Ces allègements « 35 heures » ne sont pas les seuls qui ont été consentis aux entreprises : ils ne représentent que 55% du total des allègements de charges sociales (22 milliards d’euros par an). Mais faut-il comprendre dans le discours de Jean-François Copé qu’ils seraient remis en question en même temps que les 35 heures, pour renflouer l’Etat ?
La présentation du dossier des 35 heures est tronquée. Elle est uniquement politique, au point que nombre d’entreprises s’en inquiètent, redoutant de perdre des avantages dans un débat qui leur échapperait.
Pourquoi faire l’autruche au gouvernement ?

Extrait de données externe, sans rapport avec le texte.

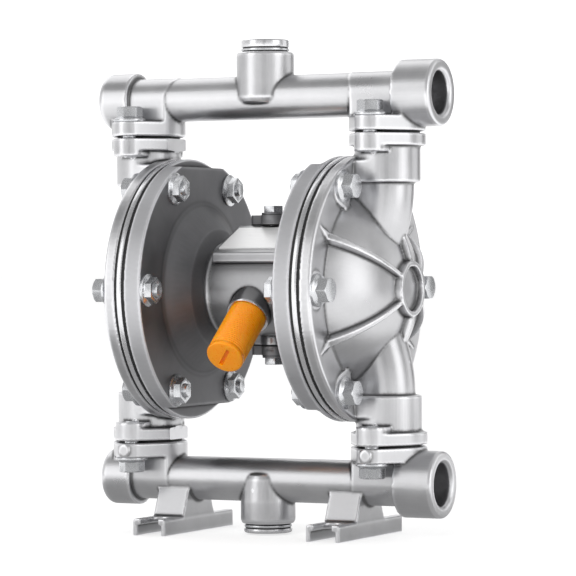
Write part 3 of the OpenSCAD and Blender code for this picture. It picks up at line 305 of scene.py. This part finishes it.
def newPiece(name, mesh, material):
    piece = bpy.data.objects.new(name, mesh)
    bpy.context.scene.collection.objects.link(piece)
    mesh.materials.clear()
    mesh.materials.append(material)
    return piece


def seatPiece(piece, *nodeNames):
    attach(piece, bodyOf(nodeNames[0]))
    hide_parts(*nodeNames)


def mergedCopy(nodeName):
    mesh = cadNodes[nodeName].data.copy()
    shape = bmesh.new()
    shape.from_mesh(mesh)
    bmesh.ops.remove_doubles(shape, verts=shape.verts, dist=0.002 * mm)
    shape.to_mesh(mesh)
    shape.free()
    return mesh


def applyModifiers(piece):
    bpy.context.view_layer.update()
    finished = bpy.data.meshes.new_from_object(piece.evaluated_get(bpy.context.evaluated_depsgraph_get()))
    piece.modifiers.clear()
    piece.data = finished


casting = {"skin": 0.5 * mm, "passes": 3, "strength": 0.5, "triangles": 170000}
castNodes = ("air_chamber_left", "air_chamber_right", "outlet_manifold", "inlet_manifold", "centre_body")


# Gives a piece a casting's skin: its parts as one surface, with edges softened as a mould leaves them
def softenSkin(piece, settings):
    skin = piece.modifiers.new("skin", "REMESH")
    skin.mode = "VOXEL"
    skin.voxel_size = settings["skin"]
    skin.use_smooth_shade = True
    soften = piece.modifiers.new("soften", "SMOOTH")
    soften.factor = settings["strength"]
    soften.iterations = settings["passes"]
    applyModifiers(piece)
    thin = piece.modifiers.new("thin", "DECIMATE")
    thin.ratio = min(1, settings["triangles"] / (2 * len(piece.data.polygons)))
    applyModifiers(piece)


def castSkin(nodeName, settings):
    piece = newPiece("casting_" + nodeName, mergedCopy(nodeName), finishOf[nodeName])
    softenSkin(piece, settings)
    seatPiece(piece, nodeName)
    print("casting", nodeName, len(piece.data.polygons), "faces")


for nodeName in castNodes:
    castSkin(nodeName, casting)


# Shape helpers. Sizes are in millimetres from the shaft's axis until shapePiece scales them
shaftAxis, upAxis = Vector((1, 0, 0)), Vector((0, 0, 1))
poleGap = 0.001      # points this near an axis are one


# Extrudes a solid from its first ring of points through the others. Its edges go in with the face, or each
# ring's face would stay inside and the solid would cut nothing
def growRings(shape, rings):
    end = shape.faces.new([shape.verts.new(point) for point in rings[0]])
    for ring in rings[1:]:
        grown = bmesh.ops.extrude_face_region(shape, geom=[end, *end.edges])["geom"]
        end = next(item for item in grown if isinstance(item, bmesh.types.BMFace))
        for corner, point in zip(end.verts, ring):
            corner.co = point


# Ring of points round an axis in the plane of the shaft and the neck
def ringPoints(centre, axis, radius, count=64):
    side = Vector((0, 1, 0))
    other = axis.cross(side).normalized()
    turns = [2 * math.pi * i / count for i in range(count)]
    return [centre + side * (radius * math.cos(t)) + other * (radius * math.sin(t)) for t in turns]


def addPin(shape, start, end, radius, count=64):
    run = Vector(end) - Vector(start)
    place = Matrix.Translation((Vector(start) + Vector(end)) / 2) @ run.to_track_quat("Z", "Y").to_matrix().to_4x4()
    bmesh.ops.create_cone(shape, cap_ends=True, segments=count, radius1=radius, radius2=radius, depth=run.length,
                          matrix=place)


def addBox(shape, low, high):
    made = bmesh.ops.create_cube(shape, size=1)["verts"]
    bmesh.ops.scale(shape, verts=made, vec=Vector(high) - Vector(low))
    bmesh.ops.translate(shape, verts=made, vec=(Vector(low) + Vector(high)) / 2)


def addBall(shape, centre, radius):
    made = bmesh.ops.create_uvsphere(shape, u_segments=96, v_segments=64, radius=radius)["verts"]
    bmesh.ops.translate(shape, verts=made, vec=centre)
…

On pourrait multiplier les exemples qui placent le projet politique au niveau de la seule communication politicienne et non de l’action. A propos du regard porté par les marchés financiers sur la situation française, François Baroin, ministre de l’Economie, affirme mordicus que «les niveaux de taux aujourd’hui, à court terme ou à dix ans, sont parmi les meilleurs au cours de la décennie qui vient de s’écouler » et qu’ils n’ont « pas d’impact sur la charge de la dette ».
On ne lui reprochera pas de ne pas vouloir céder à la pression financière entretenue par les agences de notation. Mais nier à ce point la réalité pour justifier les options de politique économique du gouvernement Fillon tient plus de la méthode Coué que de l’engagement politique. A moins que celui-ci ne soit réductible à de stériles joutes verbales dans l’hémicycle de l’Assemblée nationale, sur le thème de l’entrée « par effraction » des socialistes au gouvernement avec Lionel Jospin quand elle est le résultat de l’expression démocratique des électeurs. Pauvre polémique pour en évacuer d’autres!
Valérie Pécresse, ministre du Budget, a tout autant de mal à convaincre lorsqu’elle soutient qu’il n’y aura pas de troisième plan d’austérité alors que, pour tenir cette position, elle doit faire abstraction de la perspective de croissance nulle en fin d’année pronostiquée pourtant par la Banque de France. Malheureusement, il ne suffit pas d’y croire. Car pendant ce temps, l’Europe entre en récession, et la France avec elle.